In the episode ‘Box Full of Evil’, Hellboy’s ultimate humanity, despite his frightful form, is perhaps most obviously brought to the forefront. When Ualac, a powerful demon summoned by human mage Igor Bromhead, confronts Hellboy after stealing the crown of the apocalypse from him, he tries to insult Hellboy by claiming “Once, maybe you were fit to wear this crown, but no more. You have been living too long among them…You have become almost human”. While he is saying this, Hellboy is in the foreground, back turned away from the reader. In almost dead center of the frame are Hellboy’s horns, a marker of his demon-hood that he usually tries to down-play by filing them down. The next frame shows Hellboy in profile gripping his horns, responding to Ualac with “Well, that [becoming almost human] makes me a lot better than you.” Following this declaration, Hellboy violently rips off his horns in the next panel, literally tearing from himself that which makes him most distinct (besides his color) from typical human appearance, and effectively rejecting the fact that he is a demon.

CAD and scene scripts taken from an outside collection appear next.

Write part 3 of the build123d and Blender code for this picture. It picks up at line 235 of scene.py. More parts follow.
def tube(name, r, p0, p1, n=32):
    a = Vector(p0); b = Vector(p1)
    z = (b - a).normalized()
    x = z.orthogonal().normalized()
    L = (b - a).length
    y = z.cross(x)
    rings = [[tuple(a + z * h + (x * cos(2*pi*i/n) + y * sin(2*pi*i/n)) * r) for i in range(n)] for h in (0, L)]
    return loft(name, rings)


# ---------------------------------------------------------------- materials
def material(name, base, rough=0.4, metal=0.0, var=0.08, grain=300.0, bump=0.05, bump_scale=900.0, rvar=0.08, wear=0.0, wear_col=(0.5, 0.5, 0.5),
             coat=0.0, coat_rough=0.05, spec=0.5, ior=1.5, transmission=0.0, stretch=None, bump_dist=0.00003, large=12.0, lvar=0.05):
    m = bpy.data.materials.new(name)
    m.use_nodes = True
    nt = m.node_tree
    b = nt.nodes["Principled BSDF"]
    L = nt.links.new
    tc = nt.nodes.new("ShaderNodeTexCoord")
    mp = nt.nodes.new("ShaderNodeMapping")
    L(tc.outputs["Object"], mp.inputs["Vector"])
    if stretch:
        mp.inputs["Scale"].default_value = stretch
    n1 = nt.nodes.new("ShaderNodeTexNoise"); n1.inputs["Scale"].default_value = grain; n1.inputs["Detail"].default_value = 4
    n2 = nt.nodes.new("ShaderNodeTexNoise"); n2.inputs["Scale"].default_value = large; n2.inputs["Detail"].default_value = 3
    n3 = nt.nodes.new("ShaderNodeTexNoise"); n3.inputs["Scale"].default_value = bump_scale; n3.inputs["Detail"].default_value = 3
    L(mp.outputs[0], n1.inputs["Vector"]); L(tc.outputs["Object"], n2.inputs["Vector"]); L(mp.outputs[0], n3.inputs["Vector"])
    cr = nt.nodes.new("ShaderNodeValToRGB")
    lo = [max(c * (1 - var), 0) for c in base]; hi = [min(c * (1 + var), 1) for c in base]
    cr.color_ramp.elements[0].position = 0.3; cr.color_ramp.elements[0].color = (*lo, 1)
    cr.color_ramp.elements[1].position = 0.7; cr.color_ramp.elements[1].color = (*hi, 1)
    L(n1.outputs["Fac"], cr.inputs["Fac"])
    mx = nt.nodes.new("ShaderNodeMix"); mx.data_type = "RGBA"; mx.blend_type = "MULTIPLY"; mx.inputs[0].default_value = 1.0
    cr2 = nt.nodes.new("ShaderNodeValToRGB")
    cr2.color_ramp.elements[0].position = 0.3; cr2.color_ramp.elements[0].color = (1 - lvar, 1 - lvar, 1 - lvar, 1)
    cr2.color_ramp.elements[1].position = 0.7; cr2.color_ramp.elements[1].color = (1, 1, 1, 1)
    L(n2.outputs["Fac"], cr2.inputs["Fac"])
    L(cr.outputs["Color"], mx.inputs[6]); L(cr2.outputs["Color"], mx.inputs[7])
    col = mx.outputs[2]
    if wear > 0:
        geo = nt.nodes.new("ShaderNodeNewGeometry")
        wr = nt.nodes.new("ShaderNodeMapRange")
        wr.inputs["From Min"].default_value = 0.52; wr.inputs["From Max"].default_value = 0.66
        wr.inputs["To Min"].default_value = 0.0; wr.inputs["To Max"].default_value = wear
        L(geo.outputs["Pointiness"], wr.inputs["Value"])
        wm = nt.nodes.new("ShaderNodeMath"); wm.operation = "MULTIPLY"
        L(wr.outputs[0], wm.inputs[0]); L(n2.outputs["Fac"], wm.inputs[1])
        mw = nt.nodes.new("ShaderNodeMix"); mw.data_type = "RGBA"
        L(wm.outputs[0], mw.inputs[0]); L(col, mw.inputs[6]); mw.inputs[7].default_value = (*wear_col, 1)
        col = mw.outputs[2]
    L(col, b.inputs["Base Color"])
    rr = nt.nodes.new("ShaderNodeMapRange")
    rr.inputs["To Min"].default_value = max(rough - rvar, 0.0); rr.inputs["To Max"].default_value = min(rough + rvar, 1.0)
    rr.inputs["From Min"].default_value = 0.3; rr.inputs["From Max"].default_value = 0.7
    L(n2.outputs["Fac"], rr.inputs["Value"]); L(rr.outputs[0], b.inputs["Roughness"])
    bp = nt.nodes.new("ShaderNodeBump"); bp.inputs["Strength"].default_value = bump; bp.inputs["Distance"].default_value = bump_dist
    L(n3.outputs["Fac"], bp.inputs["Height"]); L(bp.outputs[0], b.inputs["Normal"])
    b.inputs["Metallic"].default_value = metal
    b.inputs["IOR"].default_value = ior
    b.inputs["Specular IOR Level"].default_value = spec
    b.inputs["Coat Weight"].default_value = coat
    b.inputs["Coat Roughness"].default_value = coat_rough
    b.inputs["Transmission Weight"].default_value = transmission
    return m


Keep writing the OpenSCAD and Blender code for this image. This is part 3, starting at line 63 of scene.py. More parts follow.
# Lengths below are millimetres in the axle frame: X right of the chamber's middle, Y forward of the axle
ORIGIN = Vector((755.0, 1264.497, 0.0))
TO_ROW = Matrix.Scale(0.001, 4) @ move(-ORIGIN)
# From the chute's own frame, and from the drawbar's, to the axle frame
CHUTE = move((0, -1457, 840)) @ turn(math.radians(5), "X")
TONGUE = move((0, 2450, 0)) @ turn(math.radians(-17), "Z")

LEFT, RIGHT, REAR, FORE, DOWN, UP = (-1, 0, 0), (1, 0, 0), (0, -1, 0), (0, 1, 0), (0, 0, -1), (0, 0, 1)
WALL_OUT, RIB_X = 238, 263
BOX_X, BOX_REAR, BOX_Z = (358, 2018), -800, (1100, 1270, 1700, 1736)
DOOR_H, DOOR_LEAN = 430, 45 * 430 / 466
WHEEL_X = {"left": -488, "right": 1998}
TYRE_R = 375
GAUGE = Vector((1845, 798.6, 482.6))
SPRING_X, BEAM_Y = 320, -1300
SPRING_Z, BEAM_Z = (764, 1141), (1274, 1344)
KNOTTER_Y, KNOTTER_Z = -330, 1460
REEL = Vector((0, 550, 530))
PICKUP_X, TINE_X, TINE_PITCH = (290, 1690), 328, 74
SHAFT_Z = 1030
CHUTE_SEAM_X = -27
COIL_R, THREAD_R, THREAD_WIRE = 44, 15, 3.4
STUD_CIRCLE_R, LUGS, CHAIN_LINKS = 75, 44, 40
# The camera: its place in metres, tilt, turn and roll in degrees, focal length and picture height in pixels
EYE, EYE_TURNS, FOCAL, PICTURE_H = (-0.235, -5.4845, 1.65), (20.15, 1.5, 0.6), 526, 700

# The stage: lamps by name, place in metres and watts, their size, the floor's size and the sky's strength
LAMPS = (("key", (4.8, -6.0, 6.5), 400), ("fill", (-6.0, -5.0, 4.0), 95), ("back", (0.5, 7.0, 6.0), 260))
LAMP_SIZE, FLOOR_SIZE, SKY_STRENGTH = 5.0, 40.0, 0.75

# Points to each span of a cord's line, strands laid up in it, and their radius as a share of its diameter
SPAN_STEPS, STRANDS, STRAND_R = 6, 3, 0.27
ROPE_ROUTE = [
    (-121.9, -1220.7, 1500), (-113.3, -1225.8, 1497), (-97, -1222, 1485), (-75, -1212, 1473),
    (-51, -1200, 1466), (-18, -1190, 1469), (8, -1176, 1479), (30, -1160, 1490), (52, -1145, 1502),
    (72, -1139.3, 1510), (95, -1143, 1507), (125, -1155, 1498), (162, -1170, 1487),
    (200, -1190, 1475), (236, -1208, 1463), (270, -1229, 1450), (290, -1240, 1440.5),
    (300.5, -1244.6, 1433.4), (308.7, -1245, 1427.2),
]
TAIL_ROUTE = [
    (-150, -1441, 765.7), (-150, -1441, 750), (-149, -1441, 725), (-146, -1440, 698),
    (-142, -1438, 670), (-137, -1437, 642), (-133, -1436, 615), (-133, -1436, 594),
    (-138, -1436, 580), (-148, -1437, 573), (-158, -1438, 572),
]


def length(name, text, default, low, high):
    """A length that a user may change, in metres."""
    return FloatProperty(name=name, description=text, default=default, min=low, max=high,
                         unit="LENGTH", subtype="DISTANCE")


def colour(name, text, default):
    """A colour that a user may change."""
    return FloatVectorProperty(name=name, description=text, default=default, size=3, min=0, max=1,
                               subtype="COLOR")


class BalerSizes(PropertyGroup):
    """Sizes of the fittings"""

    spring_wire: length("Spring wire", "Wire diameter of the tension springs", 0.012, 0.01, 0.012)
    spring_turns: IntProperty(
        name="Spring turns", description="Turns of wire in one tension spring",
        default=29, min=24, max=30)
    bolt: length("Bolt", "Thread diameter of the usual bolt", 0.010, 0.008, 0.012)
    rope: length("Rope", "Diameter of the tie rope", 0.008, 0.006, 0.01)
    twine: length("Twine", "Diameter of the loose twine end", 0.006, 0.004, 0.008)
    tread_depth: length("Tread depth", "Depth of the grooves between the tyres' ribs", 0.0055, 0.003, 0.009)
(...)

What is equally interesting about this panel is the color choice. Hellboy, as he is ripping off his horns, becomes engulfed in what seems to be a bright light and seems for a moment at least to appear flesh-colored as opposed to red, suggesting at this moment when he rejects his supposed duty as a chaos-wreaking devil that he is most like a human. In this sense, Hellboy suggests, too, that choice is an integral part of the answer to the question of “What does it mean to be human?”
In his groundbreaking work on the creation of truth through history, the 18th century Naples-born philosopher, Giambattista Vico, claimed that the creation of myths is the primary way that humans come to understand the world around them. Through the Hellboy series, Mike Mignola does almost the same in reverse: through the usage of myth (both personal and cultural) he argues that we can begin to understand what it means to be human, and how that meaning is constructed. The character of Hellboy is a challenge to those who emphasize physical form as constitutive of humanity, and instead suggests that choice, character, and action all might be better criteria for whether or not an entity should be considered a human.